▶ Records provided:
· · · · ·

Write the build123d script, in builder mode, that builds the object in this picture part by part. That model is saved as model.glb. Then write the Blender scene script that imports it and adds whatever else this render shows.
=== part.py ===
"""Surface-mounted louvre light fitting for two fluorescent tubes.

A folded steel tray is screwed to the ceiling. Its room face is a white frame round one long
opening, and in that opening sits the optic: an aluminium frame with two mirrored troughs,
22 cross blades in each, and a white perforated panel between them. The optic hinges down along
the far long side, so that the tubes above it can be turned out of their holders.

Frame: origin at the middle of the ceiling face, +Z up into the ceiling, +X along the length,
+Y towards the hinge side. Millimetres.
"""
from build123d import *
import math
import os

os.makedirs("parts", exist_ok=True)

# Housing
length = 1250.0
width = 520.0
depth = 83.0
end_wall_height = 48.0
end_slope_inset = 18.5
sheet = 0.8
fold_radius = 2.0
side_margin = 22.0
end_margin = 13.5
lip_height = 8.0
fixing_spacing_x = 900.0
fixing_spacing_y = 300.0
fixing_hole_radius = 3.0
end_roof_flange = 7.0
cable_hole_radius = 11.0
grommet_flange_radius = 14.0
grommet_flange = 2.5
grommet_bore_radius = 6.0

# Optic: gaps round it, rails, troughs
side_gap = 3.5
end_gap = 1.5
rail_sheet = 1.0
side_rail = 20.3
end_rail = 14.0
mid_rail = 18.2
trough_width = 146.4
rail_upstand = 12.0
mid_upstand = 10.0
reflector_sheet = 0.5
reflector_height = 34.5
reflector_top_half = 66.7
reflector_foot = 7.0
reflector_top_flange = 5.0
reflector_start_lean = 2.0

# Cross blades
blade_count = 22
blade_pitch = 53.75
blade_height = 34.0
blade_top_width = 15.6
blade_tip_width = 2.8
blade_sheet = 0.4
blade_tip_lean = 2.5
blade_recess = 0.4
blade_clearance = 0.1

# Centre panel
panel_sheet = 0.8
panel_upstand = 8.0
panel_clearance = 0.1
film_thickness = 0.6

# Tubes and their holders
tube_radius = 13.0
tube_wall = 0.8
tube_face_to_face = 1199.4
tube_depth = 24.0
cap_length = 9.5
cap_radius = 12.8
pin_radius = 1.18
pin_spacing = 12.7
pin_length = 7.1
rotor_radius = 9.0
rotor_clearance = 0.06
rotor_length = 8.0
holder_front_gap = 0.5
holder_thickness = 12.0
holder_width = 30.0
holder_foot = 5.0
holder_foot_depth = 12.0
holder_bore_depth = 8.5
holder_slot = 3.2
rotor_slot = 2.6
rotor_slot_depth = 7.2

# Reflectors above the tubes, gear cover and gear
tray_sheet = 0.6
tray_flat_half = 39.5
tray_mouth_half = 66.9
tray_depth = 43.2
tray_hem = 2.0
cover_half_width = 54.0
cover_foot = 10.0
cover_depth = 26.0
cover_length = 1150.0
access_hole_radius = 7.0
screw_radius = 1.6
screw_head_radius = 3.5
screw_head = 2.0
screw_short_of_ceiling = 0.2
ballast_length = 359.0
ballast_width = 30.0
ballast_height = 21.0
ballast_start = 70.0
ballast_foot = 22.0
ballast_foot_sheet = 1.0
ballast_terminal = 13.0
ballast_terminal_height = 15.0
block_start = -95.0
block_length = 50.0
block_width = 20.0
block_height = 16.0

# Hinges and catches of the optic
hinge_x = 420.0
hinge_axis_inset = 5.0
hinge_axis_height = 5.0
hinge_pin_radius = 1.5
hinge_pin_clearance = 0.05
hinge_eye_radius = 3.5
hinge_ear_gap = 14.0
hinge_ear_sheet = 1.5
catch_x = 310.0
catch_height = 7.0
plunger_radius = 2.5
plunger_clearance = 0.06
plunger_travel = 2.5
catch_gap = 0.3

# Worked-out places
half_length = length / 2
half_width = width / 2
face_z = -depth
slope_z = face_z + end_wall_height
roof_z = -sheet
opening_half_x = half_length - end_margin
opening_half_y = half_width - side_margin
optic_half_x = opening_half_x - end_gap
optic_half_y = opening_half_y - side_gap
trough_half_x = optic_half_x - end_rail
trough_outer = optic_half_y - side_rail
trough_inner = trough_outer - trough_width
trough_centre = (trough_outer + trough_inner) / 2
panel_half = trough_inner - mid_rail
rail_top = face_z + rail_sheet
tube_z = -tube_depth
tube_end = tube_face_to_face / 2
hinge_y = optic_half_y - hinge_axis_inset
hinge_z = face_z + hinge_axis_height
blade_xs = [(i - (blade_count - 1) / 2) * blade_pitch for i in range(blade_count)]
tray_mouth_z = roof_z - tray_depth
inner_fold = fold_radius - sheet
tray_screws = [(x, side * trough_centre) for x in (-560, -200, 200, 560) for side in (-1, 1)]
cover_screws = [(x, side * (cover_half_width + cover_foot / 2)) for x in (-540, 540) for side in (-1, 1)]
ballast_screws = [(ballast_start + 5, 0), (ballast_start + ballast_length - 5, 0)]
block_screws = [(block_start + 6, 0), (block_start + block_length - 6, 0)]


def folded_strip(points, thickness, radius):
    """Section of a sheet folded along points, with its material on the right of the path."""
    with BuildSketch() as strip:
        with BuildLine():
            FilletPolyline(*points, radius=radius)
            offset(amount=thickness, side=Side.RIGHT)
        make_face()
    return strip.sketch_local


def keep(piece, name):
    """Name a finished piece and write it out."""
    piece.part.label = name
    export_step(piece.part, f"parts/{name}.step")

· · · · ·

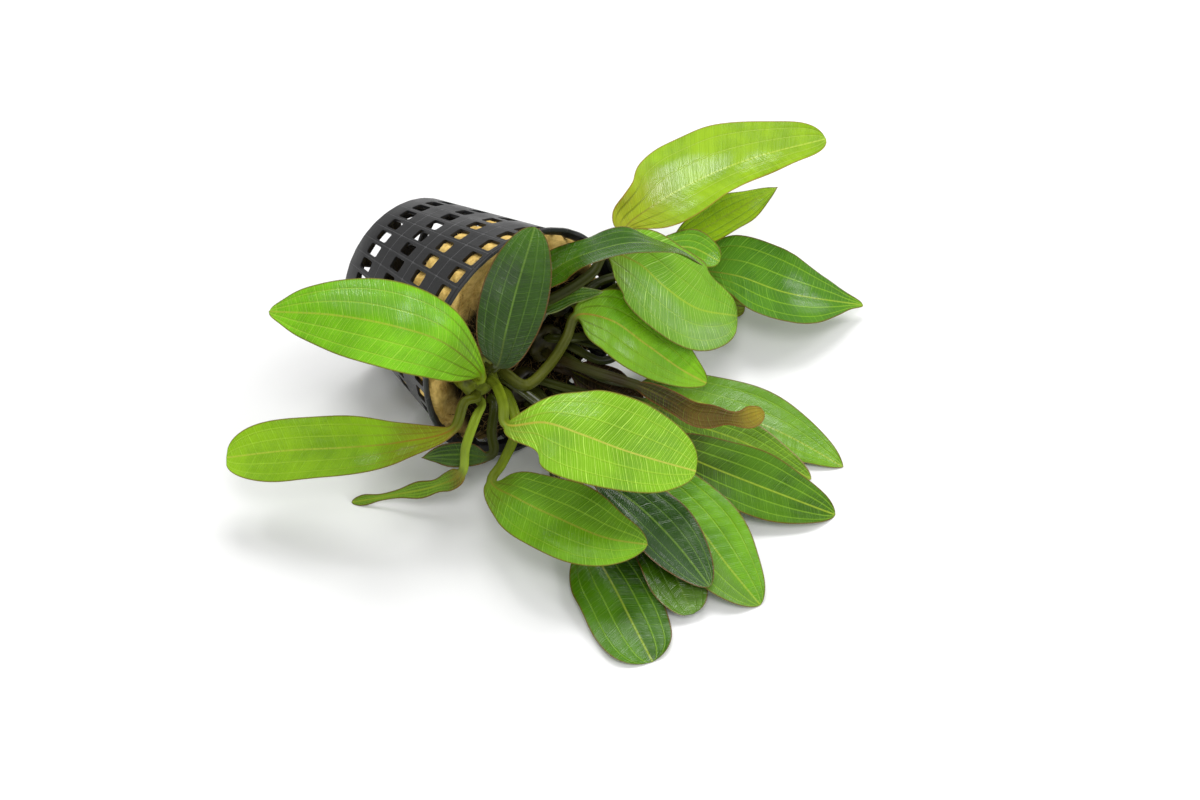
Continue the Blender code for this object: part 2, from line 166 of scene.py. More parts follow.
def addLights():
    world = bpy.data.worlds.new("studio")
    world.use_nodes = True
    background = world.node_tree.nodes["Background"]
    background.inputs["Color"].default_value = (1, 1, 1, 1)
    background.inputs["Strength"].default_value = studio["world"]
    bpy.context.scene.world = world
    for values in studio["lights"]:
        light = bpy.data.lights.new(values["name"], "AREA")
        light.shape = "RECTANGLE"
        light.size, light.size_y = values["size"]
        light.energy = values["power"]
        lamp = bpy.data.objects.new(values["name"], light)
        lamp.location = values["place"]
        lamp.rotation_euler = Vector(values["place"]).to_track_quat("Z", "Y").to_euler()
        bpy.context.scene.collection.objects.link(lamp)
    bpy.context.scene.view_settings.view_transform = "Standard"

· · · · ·

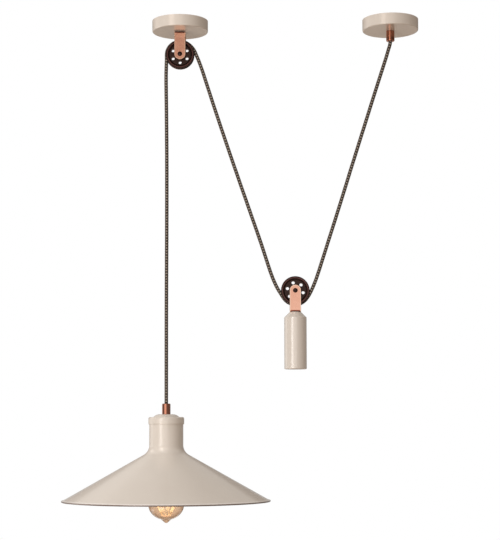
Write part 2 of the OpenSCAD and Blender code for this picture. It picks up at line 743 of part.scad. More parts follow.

· · · · ·

Write out again only the lines from the line containing "Write the build123d" through the line containing "the far long", both included, exactly as they are.

Write the build123d script, in builder mode, that builds the object in this picture part by part. That model is saved as model.glb. Then write the Blender scene script that imports it and adds whatever else this render shows.
=== part.py ===
"""Surface-mounted louvre light fitting for two fluorescent tubes.

A folded steel tray is screwed to the ceiling. Its room face is a white frame round one long
opening, and in that opening sits the optic: an aluminium frame with two mirrored troughs,
22 cross blades in each, and a white perforated panel between them. The optic hinges down along
the far long side, so that the tubes above it can be turned out of their holders.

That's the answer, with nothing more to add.